Il devient de plus en plus difficile pour les journalistes de couvrir les évacuations de personnes exilées en France. Parmi eux, le photoreporter Louis Witter, qui travaille sur le sujet depuis six ans maintenant le confirme. « Il y a deux pays qui m’ont empêché de couvrir cette crise : la Hongrie de Viktor Orban et le Maroc de Mohammed VI. Maintenant, il y a la France », commente-t-il le 4 janvier 2021 au tribunal administratif de Lille.
(...)
« Ce sont nos témoins de la société. S’il n’y en a pas, ça risque d’être pire »
(...) Lors de l’audience, les sous-préfets présents ont souligné la publication systématique de communiqués de presse après chaque évacuation. Mais, les journalistes ne peuvent pas se baser uniquement sur la version policière, car « ce sont des actions collectives qui engagent tout un pays. Tu peux travailler correctement à Calais (sur des sujets autour des personnes migrantes), sauf sur les évacuations », complète Louis Witter. (...)

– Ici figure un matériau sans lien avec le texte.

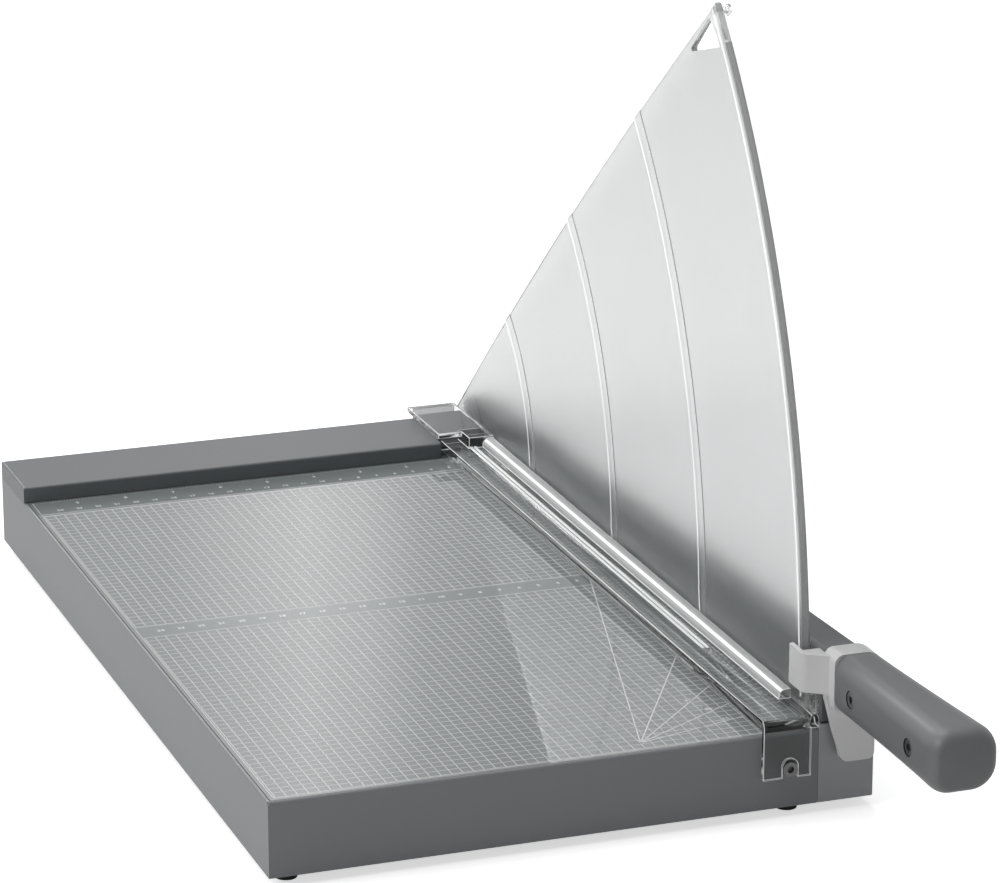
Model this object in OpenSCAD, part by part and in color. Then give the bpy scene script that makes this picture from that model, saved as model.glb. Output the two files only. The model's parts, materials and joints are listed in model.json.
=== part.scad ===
// Lever paper trimmer: a sheet steel table with a back fence, a clear clamp strip with a
// finger guard along the cut edge, and a lever arm that carries the moving knife.
// Inside the modules, x is counted from the cut line to the right, y from the table's
// front wall to the back and z from the table top upwards. placed() moves all of it to
// the frame of the finished part, whose origin is below the middle of its outer box.

/* [Table] */
// Width of the table from its left wall to the cut line
table_w = 254.8; // [200:0.1:400]
// Depth of the table from its front wall to its back wall
table_d = 478; // [420:1:600]
// Height of the base from its lower edge to the table top
base_h = 35.1; // [32:0.1:60]
// Thickness of the folded sheet steel
sheet_t = 1.5; // [1:0.1:1.8]
// Radius of the folded outer edges
fold_r = 1.2; // [0.4:0.1:1.4]
// Width of the lips that are folded in below
lip_w = 18; // [16:1:26]
// Thickness of the printed work plate
plate_t = 1.2; // [0.8:0.1:2]
// Groove round the work plate
groove_w = 0.3; // [0.1:0.1:0.8]

/* [Back fence] */
// Depth of the fence from front to back
fence_d = 48; // [42:1:60]
// Height of the fence above the table
fence_h = 8.2; // [6:0.1:9]
// Distance from the fence's right end to the cut line
fence_gap = 0.8; // [0.5:0.1:1]
// Width of the recess that takes the clear strip, from the cut line
recess_w = 28.5; // [28:0.5:32]
// Depth of that recess
recess_d = 7.5; // [7:0.5:10]
// Number of fence screws
fence_screw_count = 3; // [2:1:4]
// Distance from the outer fence screws to the ends of the fence
fence_screw_inset = 36; // [34:1:50]

/* [Cutting edge] */
// Thickness of the lower knife
bed_t = 4; // [3:0.5:5]
// Height of the lower knife
bed_h = 16; // [14:0.5:18]
// Distance from the front wall to the lower knife
bed_start = 2; // [2:0.5:6]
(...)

Les évacuations de campements de personnes exilées semblent faire partie des quelques échines qui entaillent la liberté de la presse dans l’Hexagone. Des journalistes qui se sentent impuissants, alors qu’ils aimeraient couvrir au plus près cette actualité quasi-quotidienne. « Ce sont souvent des journalistes pigistes qui vont couvrir les évacuations et les arrivées de réfugiés », rappelle Dominique Pradalié, journaliste et secrétaire générale du Syndicat National des Journalistes (SNJ). Ils se retrouvent ainsi sur le terrain démunis. Sans aucun soutien venant d’une rédaction. Inquiet, le syndicat a adressé plusieurs lettres ouvertes à l’Elysée, afin d’alerter sur les conditions d’exercice du métier de journaliste qui se détériorent. Notamment sur le cas des reporters empêchés d’exercer leur métier. Sur les cinq ou six lettres envoyées au Château, le SNJ n’a reçu aucune réponse. Et pourtant, il ne s’agit pas de cas isolés. (...)

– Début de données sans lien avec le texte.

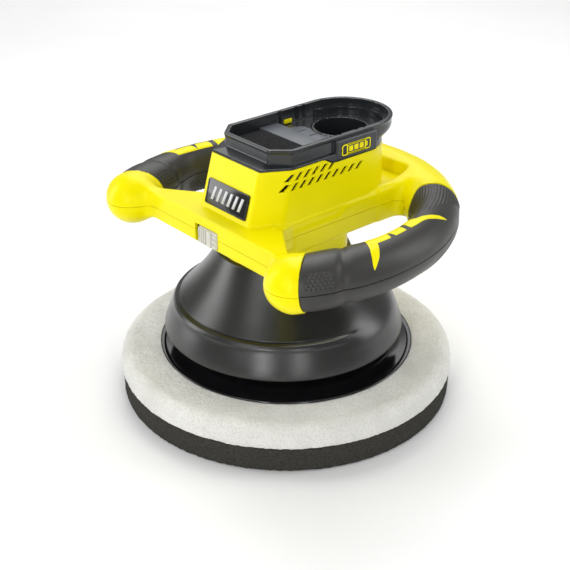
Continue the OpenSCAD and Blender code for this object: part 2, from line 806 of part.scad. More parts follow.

face à une « police plus agressive dans les camps », Sara Farid s’est résolue à ne plus traiter le sujet. « Techniquement, personne ne peut m’arrêter. Mon travail est légal et il y a la liberté d’expression. Mais si j’ai des problèmes en France, où vais-je aller ? ». Sara Farid, qui a fui son pays natal à cause de sa profession, traine toujours sur le chemin de son exil, le poids de son métier. Et la journaliste pakistanaise essuie une double-peine : être journaliste exilée et indépendante. « Donc, je pose mes propres limites », précise-t-elle. (...)
Avant de se rendre sur le terrain, Firas Abdullah, journaliste à Guiti News, est quant à lui sur le qui-vive. Le reporter syrien exilé en France guette la moindre présence policière, par crainte de la confrontation. Présent sur le campement de Saint-Denis le 17 novembre dernier, il s’est éclipsé après l’arrivée des forces de l’ordre.
Cependant, il continue d’exercer son métier. Avec prudence.
(...)
Ces journalistes ne décrivent pas tant la manière dont ces entraves policières sont menées, mais plutôt les mesures liberticides elles-mêmes. « On reste en France quand même, je n’ai pas peur pour moi ni pour mon matos », pondère Louis Witter. Mais le photojournaliste compte bien retourner dans les campements sans subir d’entraves policières. Il a déposé un recours au Conseil d’Etat ; en espérant que la lumière soit faite en faveur de la liberté de la presse. Et non projetée vers les caméras des journalistes.